_Goal of the exercise_
Scan the data below for the string "OpenSCAD". Copy every line where it appears.

_Input data_
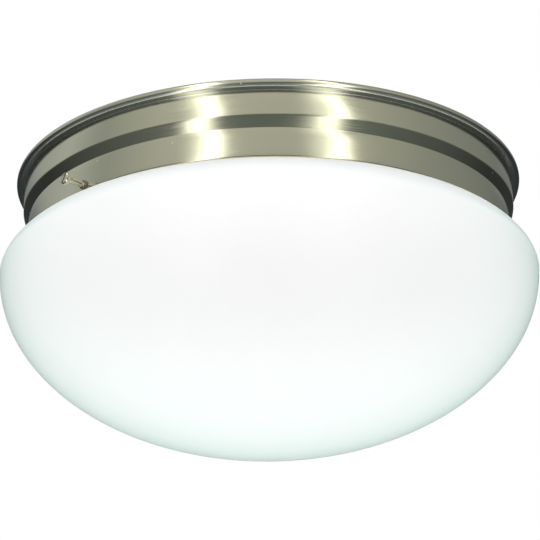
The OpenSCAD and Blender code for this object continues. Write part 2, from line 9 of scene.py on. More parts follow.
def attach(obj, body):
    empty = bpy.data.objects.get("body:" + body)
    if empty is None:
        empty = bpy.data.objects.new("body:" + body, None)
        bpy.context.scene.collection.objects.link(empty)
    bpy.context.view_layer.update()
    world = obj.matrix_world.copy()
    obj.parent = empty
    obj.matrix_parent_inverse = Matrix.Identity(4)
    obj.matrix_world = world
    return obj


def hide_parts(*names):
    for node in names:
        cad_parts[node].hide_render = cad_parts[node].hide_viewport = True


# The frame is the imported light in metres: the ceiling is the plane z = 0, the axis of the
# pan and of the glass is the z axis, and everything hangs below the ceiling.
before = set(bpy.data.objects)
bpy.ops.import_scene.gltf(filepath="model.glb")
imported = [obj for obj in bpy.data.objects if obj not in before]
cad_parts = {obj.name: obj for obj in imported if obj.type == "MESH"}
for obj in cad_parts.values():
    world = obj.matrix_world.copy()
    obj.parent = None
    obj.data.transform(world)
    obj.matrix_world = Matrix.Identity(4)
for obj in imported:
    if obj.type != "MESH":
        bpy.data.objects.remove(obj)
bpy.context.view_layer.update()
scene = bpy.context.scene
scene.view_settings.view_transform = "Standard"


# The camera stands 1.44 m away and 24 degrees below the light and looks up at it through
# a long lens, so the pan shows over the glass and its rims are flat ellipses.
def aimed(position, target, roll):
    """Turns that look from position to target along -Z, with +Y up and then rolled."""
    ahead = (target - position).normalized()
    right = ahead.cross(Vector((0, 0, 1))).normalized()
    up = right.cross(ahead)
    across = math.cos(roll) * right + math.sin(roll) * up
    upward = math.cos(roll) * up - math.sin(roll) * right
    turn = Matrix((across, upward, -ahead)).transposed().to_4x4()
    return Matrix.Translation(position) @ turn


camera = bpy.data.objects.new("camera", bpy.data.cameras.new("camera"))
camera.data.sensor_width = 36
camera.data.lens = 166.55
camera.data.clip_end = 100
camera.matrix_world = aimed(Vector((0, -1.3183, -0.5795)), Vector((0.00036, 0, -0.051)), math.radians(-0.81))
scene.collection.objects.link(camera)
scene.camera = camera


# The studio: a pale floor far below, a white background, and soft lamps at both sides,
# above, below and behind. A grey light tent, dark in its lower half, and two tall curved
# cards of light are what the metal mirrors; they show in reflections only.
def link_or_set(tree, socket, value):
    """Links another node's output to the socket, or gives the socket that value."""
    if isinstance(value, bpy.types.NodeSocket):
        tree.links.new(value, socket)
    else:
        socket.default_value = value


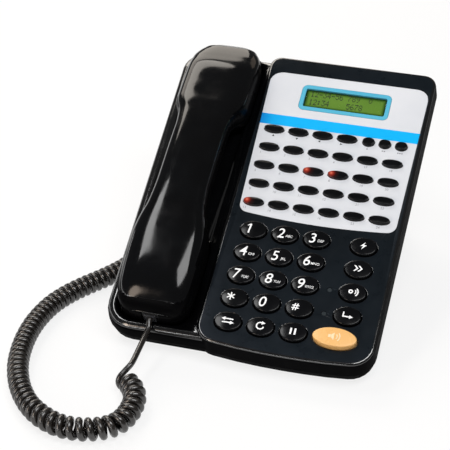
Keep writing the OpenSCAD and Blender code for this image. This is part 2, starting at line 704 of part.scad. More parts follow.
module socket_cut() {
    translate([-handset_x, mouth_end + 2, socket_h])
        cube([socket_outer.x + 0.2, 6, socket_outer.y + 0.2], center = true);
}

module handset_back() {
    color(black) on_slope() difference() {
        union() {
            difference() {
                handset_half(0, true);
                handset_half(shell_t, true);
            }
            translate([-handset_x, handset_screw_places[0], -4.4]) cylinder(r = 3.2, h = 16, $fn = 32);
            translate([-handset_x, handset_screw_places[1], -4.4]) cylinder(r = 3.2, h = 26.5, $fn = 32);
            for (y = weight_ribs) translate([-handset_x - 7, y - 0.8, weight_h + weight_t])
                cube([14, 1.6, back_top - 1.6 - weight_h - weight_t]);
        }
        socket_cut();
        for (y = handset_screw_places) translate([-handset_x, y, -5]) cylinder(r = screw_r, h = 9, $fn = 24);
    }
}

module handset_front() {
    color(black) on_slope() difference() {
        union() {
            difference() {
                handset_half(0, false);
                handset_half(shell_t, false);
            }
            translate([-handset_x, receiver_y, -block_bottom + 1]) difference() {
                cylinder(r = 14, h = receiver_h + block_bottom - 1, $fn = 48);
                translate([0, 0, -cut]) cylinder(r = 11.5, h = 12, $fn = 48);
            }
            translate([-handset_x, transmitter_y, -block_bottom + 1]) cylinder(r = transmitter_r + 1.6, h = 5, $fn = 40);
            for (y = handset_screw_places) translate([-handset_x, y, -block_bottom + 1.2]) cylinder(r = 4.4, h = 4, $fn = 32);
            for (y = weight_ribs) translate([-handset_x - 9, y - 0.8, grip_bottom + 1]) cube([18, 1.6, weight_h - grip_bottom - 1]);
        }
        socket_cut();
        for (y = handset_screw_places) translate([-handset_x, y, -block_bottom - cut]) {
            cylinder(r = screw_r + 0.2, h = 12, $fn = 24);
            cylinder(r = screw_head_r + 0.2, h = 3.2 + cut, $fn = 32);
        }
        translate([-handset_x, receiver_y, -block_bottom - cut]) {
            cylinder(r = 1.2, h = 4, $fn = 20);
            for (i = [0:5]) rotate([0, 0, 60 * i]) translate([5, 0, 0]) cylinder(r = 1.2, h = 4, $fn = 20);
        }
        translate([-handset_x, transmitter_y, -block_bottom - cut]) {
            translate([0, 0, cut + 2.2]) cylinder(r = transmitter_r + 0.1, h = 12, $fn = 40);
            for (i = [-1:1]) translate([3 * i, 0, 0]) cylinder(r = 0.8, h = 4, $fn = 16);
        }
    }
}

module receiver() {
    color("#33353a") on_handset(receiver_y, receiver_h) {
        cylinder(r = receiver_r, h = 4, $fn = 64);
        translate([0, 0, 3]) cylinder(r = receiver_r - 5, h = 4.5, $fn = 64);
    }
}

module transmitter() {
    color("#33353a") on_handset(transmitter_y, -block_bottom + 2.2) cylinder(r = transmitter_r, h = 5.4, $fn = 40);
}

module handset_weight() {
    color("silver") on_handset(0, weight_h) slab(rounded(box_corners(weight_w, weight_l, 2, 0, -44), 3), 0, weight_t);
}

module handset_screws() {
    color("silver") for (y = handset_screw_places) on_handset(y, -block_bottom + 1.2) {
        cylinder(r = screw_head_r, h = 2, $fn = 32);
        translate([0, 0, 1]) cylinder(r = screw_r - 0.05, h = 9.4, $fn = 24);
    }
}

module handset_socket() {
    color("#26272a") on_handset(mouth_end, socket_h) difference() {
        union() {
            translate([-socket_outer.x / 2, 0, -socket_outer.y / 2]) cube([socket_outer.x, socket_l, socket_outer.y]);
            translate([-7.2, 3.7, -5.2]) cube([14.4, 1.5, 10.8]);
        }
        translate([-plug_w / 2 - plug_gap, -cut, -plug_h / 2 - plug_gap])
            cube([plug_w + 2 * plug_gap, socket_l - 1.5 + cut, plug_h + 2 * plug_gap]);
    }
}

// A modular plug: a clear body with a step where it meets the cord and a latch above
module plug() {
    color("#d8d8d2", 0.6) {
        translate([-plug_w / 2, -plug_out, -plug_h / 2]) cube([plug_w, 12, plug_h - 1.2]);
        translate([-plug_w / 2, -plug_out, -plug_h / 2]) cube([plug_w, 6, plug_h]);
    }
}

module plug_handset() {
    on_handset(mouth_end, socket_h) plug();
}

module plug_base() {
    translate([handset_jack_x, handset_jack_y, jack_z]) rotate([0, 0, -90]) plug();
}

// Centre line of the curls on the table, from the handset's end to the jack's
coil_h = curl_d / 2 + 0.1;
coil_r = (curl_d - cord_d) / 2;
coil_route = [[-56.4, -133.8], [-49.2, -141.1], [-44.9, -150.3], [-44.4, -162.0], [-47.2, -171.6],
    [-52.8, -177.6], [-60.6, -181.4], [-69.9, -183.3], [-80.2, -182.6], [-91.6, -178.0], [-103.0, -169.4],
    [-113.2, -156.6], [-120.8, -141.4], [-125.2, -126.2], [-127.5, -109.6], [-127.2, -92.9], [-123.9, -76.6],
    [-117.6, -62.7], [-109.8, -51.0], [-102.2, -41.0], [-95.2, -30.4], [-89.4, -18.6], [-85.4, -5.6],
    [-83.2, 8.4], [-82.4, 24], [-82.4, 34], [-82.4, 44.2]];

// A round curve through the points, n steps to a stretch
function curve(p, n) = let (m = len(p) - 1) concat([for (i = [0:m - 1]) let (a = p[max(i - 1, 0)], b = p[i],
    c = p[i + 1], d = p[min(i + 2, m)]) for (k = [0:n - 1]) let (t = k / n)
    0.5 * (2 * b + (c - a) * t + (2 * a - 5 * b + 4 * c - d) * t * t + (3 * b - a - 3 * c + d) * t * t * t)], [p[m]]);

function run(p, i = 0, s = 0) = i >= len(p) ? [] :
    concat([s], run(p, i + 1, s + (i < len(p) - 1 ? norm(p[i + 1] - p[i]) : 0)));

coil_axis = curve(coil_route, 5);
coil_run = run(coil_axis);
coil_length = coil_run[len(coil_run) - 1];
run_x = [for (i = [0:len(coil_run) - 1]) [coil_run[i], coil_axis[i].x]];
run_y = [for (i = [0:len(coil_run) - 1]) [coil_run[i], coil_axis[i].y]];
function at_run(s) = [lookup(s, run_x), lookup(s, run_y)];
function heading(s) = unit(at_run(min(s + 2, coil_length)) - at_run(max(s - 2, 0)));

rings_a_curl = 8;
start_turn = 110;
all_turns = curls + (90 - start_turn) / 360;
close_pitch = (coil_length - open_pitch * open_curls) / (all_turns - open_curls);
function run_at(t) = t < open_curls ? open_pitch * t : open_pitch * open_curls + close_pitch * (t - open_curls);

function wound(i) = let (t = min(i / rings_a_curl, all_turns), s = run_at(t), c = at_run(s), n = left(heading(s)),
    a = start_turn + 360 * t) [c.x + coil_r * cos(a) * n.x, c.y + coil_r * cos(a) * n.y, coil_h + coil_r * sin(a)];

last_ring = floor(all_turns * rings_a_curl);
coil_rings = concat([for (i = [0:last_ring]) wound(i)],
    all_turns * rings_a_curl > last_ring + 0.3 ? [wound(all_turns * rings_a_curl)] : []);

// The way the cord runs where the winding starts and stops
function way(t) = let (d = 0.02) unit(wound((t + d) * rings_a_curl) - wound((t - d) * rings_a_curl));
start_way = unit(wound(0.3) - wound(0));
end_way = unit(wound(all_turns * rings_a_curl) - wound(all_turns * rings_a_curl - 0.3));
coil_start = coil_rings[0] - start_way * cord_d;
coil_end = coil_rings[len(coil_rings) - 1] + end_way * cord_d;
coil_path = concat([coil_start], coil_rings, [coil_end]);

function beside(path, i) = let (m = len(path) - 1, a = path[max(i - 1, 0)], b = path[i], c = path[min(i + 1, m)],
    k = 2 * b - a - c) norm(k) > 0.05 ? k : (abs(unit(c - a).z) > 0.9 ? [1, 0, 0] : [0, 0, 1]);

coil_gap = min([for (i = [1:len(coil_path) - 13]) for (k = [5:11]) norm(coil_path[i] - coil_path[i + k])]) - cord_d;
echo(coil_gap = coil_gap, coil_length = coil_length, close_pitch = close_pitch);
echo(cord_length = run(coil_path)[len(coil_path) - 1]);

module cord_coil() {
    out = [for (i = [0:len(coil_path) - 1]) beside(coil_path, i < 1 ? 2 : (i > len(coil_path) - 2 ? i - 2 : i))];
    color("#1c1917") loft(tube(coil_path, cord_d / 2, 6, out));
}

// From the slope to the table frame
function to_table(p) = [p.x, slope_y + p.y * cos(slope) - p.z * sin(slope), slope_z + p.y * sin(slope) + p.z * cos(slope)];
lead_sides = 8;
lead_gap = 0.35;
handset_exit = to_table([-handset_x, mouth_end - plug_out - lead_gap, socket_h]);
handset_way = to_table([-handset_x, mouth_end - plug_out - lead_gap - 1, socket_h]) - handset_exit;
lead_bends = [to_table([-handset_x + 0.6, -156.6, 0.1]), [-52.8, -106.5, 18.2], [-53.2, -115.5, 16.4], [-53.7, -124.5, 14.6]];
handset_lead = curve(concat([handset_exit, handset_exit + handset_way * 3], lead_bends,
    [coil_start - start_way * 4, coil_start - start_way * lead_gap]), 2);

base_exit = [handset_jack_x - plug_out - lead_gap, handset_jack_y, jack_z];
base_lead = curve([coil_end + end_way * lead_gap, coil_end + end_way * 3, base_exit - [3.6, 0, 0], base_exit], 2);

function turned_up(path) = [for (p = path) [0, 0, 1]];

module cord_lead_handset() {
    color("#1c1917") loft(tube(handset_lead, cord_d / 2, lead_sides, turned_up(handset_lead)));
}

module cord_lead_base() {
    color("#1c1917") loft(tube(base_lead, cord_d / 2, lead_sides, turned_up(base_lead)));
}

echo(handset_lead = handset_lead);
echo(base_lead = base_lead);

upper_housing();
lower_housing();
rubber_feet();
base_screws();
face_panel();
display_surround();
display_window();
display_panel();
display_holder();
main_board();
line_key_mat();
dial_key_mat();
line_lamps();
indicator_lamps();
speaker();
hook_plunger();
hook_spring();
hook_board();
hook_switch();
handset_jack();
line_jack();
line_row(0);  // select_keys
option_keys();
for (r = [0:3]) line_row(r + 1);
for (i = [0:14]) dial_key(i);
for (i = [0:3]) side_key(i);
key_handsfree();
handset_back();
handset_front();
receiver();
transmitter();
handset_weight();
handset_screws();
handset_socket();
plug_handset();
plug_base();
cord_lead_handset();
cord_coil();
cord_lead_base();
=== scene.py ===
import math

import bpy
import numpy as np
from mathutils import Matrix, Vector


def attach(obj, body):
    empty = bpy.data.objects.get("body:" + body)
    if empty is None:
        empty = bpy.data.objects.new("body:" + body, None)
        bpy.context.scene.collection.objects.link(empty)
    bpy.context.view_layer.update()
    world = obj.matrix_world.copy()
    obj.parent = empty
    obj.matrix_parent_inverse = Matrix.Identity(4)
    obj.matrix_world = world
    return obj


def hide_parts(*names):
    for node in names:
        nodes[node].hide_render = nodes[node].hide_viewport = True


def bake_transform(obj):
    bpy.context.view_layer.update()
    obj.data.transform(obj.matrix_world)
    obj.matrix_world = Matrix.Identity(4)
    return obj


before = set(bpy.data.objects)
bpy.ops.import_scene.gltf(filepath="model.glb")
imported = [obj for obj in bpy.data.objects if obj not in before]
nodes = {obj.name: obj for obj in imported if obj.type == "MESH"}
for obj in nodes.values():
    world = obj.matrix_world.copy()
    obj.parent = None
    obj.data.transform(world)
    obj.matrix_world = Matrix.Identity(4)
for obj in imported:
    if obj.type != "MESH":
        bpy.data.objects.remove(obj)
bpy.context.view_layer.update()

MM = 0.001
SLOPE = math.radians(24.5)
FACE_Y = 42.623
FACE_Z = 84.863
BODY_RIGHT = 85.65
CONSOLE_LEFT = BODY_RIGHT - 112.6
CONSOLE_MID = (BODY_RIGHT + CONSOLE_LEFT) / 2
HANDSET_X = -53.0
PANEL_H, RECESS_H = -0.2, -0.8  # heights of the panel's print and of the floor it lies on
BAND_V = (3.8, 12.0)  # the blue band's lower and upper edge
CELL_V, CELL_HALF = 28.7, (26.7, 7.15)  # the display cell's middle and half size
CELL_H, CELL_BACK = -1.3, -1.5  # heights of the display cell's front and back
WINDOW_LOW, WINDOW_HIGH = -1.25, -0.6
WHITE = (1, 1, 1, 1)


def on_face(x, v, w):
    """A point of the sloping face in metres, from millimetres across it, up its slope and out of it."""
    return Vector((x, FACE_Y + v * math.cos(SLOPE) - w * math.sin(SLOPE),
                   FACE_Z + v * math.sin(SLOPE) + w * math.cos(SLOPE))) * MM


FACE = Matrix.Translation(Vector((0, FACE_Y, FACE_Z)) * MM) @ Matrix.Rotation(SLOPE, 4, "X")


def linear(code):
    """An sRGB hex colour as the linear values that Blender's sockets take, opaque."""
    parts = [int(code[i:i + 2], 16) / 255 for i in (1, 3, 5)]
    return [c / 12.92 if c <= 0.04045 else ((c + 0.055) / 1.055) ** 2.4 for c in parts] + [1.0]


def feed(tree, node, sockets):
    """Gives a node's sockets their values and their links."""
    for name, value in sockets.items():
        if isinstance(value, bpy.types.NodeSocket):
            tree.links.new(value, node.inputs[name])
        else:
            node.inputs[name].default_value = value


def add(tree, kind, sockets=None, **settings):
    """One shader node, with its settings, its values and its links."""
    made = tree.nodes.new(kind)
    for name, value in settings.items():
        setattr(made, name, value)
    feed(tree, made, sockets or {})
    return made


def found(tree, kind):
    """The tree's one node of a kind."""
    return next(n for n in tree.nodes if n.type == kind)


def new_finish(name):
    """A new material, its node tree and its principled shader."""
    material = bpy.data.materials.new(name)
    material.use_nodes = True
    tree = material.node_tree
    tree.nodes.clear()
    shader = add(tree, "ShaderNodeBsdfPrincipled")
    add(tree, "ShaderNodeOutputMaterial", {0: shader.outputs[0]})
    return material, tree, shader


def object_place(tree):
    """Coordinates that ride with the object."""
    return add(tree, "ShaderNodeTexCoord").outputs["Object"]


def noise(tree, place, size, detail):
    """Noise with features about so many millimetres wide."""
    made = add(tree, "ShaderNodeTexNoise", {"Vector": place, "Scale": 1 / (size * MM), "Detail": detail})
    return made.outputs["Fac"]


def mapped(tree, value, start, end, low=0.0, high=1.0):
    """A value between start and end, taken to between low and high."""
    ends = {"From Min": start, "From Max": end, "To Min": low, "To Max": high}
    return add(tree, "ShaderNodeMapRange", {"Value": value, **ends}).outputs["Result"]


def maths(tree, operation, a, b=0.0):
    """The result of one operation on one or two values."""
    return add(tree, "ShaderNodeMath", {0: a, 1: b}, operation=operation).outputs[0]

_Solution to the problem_
The OpenSCAD and Blender code for this object continues. Write part 2, from line 9 of scene.py on. More parts follow.
Keep writing the OpenSCAD and Blender code for this image. This is part 2, starting at line 704 of part.scad. More parts follow.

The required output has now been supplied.